→ The problem
Reproduce each of the lines word for word.

→ Dataset excerpt
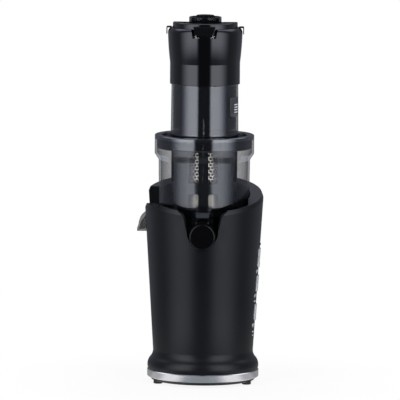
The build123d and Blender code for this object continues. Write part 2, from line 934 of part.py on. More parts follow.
with BuildPart() as pulp_chute:
    with BuildSketch(Plane.XZ.offset(-chute_y + chute_w / 2)):
        with BuildLine():
            Polyline(
                (chute_end_x, chute_z),
                (chute_x, chute_z),
                (chute_x, chute_z + 3.6),
                (chute_x + 1.7, chute_z + 8),
            )
            shoulder = ThreePointArc((chute_x + 1.7, chute_z + 8), (-76.6, 196.5), (-70.5, chute_top))
            Polyline(
                shoulder @ 1,
                (-well_r - 4.6, chute_top),
                (-well_r - 4.6, well_floor - well_skin),
                (chute_end_x, well_floor - well_skin),
                (chute_end_x, chute_z),
            )
        make_face()
    extrude(amount=-chute_w)
    with BuildSketch(Plane.XZ.offset(-chute_y + chute_w / 2 - 2)):
        with BuildLine():
            Polyline(
                (chute_end_x - chute_wall, chute_z + 3),
                (hood_open_x, chute_z + 3),
                (hood_open_x, chute_z - 1),
                (chute_x + 2.2, chute_z - 1),
                (chute_x + 2.2, chute_z + 3.4),
                (chute_x + 3.8, chute_z + 9),
                (hood_open_x + 0.4, chute_ceiling),
                (chute_end_x - chute_wall, chute_ceiling),
                close=True,
            )
        make_face()
    extrude(amount=-chute_w + 4, mode=Mode.SUBTRACT)
    extrude(
        sector(pulp_in_r, pulp_out_r, pulp_azimuth, pulp_half, chute_ceiling - 1),
        amount=10,
        mode=Mode.SUBTRACT,
    )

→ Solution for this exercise
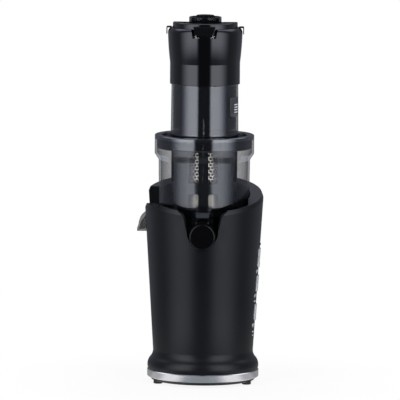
The build123d and Blender code for this object continues. Write part 2, from line 934 of part.py on. More parts follow.
with BuildPart() as pulp_chute:
    with BuildSketch(Plane.XZ.offset(-chute_y + chute_w / 2)):
        with BuildLine():
            Polyline(
                (chute_end_x, chute_z),
                (chute_x, chute_z),
                (chute_x, chute_z + 3.6),
                (chute_x + 1.7, chute_z + 8),
            )
            shoulder = ThreePointArc((chute_x + 1.7, chute_z + 8), (-76.6, 196.5), (-70.5, chute_top))
            Polyline(
                shoulder @ 1,
                (-well_r - 4.6, chute_top),
                (-well_r - 4.6, well_floor - well_skin),
                (chute_end_x, well_floor - well_skin),
                (chute_end_x, chute_z),
            )
        make_face()
    extrude(amount=-chute_w)
    with BuildSketch(Plane.XZ.offset(-chute_y + chute_w / 2 - 2)):
        with BuildLine():
            Polyline(
                (chute_end_x - chute_wall, chute_z + 3),
                (hood_open_x, chute_z + 3),
                (hood_open_x, chute_z - 1),
                (chute_x + 2.2, chute_z - 1),
                (chute_x + 2.2, chute_z + 3.4),
                (chute_x + 3.8, chute_z + 9),
                (hood_open_x + 0.4, chute_ceiling),
                (chute_end_x - chute_wall, chute_ceiling),
                close=True,
            )
        make_face()
    extrude(amount=-chute_w + 4, mode=Mode.SUBTRACT)
    extrude(
        sector(pulp_in_r, pulp_out_r, pulp_azimuth, pulp_half, chute_ceiling - 1),
        amount=10,
        mode=Mode.SUBTRACT,
    )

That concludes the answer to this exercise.